Entscheidungsstichwort (Thema)
Zur Abgrenzung von Gebäuden und Betriebsvorrichtungen bei einem Zementwerk
Leitsatz (amtlich)
Ein Bauwerk ist als Betriebsvorrichtung und nicht als Gebäude zu bewerten, wenn während eines stetigen Betriebsablaufs der Schallpegel den arbeitsrechtlich zulässigen Wert für Arbeitsplätze in Arbeitsräumen von 90 dB dauerhaft überschreitet. Bei der Bestimmung der Lärmgrenze von 90 dB ist maßgeblich auf die Durchschnittswerte der wesentlichen Bauwerksteile abzustellen.
Normenkette
BewG § 68 Abs. 1-2
Nachgehend
Tatbestand
Streitig ist, ob verschiedene Baulichkeiten innerhalb einer Fabrikationsanlage dem Grundvermögen zuzuordnen oder als Betriebsvorrichtungen zu bewerten sind.

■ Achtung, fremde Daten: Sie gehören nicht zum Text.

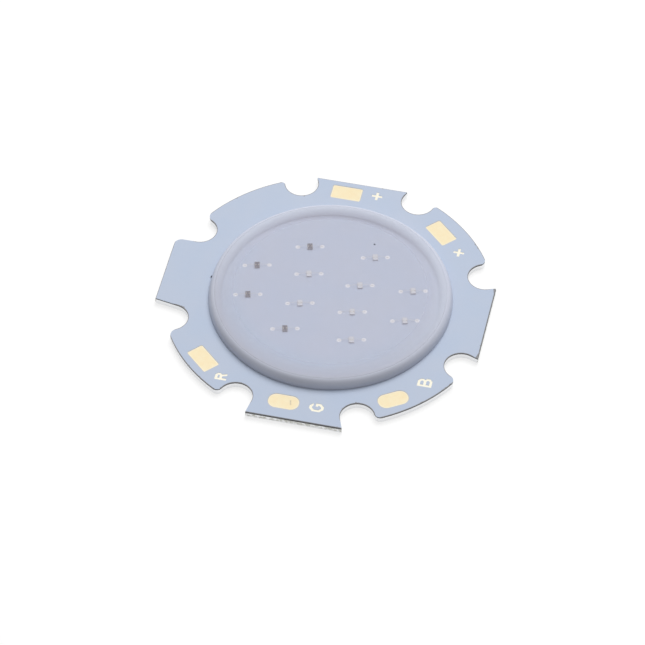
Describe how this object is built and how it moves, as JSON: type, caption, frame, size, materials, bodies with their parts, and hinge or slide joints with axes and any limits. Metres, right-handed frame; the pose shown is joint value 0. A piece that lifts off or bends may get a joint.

Die Klägerin ist seit 1962 Eigentümerin eines Geschäftsgrundstücks in G, auf dem eine Zementfabrik betrieben wird.
Wegen der Gesamtansicht der Fabrik wird auf den Lageplan, Bl. 33 Prozessakte, verwiesen, weiterhin auf die Pläne betreffend Brecheranlage, Rohmühlen 1 und 2, Trockneranlage 1 und 2 sowie Zementmühlen 1 – 3, jeweils mit Angabe der Lärmmesspunkte und -werte, Bl. 481 – 490 der Einheitswertakte des Beklagten, Az.: 12/0/126.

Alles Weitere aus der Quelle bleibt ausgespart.